Decoding of the speech (the term for what happens when the system is presented with a new utterance and must compute the most likely source sentence) would probably use the Viterbi algorithm to find the best path, and here there is a choice between dynamically creating a combination hidden Markov model which includes both the acoustic and language model information, or combining it statically beforehand (the finite state transducer, or FST, approach).


It's a mouthful to be sure. I started reading about fricative phonemes, that elusive bunch. There are 42 of these strange beasts in the english language - the f in fish, the v in very, the th in this. These vocalizations are what tend to trip voice recognition up. Interdental fricatives are sounds produced with the tongue between the upper and lower teeth and not the backs of the teeth like dental consonants. Fricatives are consonants produced by forcing air through a narrow channel made by two articulators. Sibilants are loud members of the fricative family. Obstruent, sonorant  or palato-alveolar, this stuff gets confusing fast.

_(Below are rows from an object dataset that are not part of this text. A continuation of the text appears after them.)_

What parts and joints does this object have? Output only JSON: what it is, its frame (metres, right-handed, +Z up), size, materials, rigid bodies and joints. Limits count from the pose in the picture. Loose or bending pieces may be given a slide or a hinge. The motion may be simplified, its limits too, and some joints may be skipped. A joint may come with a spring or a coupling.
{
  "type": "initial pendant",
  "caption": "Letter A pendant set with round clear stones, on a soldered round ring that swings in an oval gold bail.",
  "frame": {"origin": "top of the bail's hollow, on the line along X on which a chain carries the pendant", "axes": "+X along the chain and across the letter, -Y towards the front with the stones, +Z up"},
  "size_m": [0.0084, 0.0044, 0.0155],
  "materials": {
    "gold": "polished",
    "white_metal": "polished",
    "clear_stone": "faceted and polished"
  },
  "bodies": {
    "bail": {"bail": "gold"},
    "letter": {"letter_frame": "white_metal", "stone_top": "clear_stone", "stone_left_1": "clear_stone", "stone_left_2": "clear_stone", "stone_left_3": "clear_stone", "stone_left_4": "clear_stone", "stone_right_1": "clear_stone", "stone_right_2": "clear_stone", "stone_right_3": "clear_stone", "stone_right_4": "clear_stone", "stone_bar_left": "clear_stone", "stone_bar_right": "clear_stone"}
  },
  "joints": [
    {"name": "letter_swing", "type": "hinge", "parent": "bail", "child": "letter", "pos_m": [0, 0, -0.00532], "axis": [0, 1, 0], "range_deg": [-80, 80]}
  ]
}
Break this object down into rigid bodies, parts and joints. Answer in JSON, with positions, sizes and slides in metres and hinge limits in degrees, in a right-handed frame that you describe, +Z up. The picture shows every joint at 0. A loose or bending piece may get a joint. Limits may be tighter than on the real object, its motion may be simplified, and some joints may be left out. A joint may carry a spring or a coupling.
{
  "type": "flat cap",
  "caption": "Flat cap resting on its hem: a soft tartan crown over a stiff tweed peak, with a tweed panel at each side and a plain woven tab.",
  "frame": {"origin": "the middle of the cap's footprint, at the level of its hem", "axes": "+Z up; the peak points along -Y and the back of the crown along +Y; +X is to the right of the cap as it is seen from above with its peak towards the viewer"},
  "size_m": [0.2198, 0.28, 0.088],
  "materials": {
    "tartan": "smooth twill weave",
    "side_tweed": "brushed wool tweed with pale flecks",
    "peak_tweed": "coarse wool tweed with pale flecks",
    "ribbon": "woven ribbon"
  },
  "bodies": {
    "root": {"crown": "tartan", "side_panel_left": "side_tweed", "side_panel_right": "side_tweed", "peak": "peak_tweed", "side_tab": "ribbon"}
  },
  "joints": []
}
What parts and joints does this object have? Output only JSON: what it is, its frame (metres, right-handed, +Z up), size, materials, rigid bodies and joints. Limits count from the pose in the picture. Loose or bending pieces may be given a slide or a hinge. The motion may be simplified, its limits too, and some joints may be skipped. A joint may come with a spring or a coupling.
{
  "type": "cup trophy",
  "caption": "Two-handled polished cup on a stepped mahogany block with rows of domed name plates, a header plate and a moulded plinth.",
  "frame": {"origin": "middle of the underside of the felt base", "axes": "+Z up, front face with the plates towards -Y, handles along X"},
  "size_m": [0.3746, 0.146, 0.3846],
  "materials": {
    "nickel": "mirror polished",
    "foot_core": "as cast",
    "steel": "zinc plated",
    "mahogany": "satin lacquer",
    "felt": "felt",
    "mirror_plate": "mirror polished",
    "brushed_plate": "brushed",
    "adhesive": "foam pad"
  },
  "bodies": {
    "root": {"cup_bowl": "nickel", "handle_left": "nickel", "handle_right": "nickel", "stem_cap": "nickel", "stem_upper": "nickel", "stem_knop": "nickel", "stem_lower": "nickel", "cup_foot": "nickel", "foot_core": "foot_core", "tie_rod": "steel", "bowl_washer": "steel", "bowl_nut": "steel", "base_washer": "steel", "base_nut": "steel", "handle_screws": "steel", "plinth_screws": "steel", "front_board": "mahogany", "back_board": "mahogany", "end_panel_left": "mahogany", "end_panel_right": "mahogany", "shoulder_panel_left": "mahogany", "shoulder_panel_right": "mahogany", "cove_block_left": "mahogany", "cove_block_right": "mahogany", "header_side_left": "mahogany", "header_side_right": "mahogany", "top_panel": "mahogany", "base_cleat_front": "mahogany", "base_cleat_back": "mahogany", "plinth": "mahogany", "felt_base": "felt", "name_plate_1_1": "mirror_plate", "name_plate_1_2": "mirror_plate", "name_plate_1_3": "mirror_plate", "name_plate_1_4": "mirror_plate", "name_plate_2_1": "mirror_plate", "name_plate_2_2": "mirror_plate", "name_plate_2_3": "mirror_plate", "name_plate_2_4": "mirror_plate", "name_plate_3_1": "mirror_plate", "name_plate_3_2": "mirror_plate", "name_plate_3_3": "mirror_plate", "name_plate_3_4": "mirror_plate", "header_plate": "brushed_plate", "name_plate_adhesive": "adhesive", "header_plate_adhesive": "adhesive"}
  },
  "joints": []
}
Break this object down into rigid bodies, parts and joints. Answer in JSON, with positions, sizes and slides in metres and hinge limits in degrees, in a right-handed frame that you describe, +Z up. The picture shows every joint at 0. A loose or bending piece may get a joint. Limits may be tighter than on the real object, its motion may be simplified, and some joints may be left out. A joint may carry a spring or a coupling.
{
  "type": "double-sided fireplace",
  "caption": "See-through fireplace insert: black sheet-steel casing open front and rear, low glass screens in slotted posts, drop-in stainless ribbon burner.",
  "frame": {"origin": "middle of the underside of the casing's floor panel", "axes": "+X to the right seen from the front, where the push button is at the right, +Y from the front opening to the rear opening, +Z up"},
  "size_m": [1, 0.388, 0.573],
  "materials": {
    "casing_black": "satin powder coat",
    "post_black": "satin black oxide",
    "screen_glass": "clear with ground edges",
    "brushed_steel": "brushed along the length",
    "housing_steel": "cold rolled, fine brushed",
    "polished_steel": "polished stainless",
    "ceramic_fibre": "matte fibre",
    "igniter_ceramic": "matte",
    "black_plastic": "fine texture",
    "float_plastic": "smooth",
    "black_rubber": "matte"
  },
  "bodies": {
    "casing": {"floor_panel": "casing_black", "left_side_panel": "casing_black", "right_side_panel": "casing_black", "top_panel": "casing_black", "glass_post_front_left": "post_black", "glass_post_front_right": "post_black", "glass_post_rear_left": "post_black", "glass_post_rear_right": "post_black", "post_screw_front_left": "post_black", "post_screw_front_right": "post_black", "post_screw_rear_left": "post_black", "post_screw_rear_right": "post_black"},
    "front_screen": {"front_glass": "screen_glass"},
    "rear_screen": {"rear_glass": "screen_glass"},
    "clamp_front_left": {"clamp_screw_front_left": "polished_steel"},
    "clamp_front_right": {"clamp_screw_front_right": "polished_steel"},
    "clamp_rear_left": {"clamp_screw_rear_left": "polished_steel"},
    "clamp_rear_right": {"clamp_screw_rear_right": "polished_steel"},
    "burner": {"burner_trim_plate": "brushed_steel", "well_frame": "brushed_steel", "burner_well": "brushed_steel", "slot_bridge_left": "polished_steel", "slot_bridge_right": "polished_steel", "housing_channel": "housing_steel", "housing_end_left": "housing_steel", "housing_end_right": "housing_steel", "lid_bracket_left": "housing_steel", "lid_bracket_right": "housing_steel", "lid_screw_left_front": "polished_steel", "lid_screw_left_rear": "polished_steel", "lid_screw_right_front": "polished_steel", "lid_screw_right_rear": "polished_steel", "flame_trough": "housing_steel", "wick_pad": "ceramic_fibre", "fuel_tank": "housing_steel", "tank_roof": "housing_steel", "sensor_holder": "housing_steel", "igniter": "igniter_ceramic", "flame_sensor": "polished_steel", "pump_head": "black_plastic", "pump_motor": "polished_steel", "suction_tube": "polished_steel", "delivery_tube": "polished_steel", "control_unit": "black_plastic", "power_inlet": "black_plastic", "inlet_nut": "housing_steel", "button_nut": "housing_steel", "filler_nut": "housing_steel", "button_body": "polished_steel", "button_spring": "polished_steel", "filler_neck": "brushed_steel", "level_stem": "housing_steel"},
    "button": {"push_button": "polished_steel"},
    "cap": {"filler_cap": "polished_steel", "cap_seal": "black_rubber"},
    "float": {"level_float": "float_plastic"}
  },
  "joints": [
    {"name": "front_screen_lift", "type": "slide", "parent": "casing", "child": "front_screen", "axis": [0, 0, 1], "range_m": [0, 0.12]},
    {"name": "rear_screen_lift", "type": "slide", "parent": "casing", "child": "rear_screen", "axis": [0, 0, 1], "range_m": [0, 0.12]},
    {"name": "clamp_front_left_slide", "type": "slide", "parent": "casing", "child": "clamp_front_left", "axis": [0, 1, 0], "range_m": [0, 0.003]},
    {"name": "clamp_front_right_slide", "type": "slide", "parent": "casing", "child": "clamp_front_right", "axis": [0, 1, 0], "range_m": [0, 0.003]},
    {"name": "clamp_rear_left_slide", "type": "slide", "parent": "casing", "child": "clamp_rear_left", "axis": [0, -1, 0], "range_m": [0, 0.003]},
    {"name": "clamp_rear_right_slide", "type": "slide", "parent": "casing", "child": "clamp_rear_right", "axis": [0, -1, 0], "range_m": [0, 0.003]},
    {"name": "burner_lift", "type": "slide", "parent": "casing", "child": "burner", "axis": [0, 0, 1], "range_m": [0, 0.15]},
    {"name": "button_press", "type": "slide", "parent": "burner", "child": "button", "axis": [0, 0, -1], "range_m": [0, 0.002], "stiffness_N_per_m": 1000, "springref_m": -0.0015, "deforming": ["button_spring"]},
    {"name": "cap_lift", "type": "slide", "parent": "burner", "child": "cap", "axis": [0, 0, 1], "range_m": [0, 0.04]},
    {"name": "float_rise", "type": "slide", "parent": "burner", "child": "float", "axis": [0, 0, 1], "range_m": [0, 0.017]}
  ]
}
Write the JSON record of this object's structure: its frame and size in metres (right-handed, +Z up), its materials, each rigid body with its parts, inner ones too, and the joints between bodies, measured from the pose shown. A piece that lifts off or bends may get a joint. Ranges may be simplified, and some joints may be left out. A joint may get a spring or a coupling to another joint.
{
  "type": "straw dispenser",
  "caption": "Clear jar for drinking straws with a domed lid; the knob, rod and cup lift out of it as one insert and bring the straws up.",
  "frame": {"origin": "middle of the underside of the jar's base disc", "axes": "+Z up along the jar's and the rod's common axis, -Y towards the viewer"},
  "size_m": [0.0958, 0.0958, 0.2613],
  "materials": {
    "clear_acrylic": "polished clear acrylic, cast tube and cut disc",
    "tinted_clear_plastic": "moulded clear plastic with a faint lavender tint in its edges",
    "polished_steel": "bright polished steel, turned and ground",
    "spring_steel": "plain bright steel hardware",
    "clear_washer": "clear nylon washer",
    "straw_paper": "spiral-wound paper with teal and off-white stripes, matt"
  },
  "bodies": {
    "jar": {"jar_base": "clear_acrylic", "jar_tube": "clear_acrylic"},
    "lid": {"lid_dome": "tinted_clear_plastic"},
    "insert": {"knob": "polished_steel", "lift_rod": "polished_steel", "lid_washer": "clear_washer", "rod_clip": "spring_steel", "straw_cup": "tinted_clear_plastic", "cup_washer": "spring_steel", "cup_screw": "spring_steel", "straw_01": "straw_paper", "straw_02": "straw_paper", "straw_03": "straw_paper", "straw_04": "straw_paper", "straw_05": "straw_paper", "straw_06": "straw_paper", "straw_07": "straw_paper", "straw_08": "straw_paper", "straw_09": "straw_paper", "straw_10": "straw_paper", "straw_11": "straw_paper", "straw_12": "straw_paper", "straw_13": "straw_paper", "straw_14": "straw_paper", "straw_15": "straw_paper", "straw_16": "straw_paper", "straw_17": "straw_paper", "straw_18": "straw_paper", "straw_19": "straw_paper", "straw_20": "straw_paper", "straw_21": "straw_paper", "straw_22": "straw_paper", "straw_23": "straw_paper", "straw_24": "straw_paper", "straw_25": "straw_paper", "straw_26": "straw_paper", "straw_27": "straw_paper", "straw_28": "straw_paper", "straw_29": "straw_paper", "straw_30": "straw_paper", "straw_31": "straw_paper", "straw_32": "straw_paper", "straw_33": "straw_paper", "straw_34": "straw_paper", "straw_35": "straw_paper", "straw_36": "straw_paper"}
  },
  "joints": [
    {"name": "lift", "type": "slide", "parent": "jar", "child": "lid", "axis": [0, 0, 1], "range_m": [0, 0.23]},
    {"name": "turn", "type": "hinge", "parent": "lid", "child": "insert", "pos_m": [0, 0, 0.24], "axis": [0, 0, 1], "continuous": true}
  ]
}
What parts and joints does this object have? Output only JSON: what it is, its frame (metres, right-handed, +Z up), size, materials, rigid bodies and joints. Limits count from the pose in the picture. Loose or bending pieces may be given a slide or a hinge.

So I will start dialing back. Can someone please tell me if the system is indeed self adaptive? Or truly break this down for me? Is there a breaking in period that conforms to your individual voice and if so how does it self correct without signals? Here is a link to a pdf report by some of the sages of the subject. And if you come from a family where it is not considered polite to discuss linear predictive coding and Benford's Law of Scale Invariation, please accept my most sincere apology.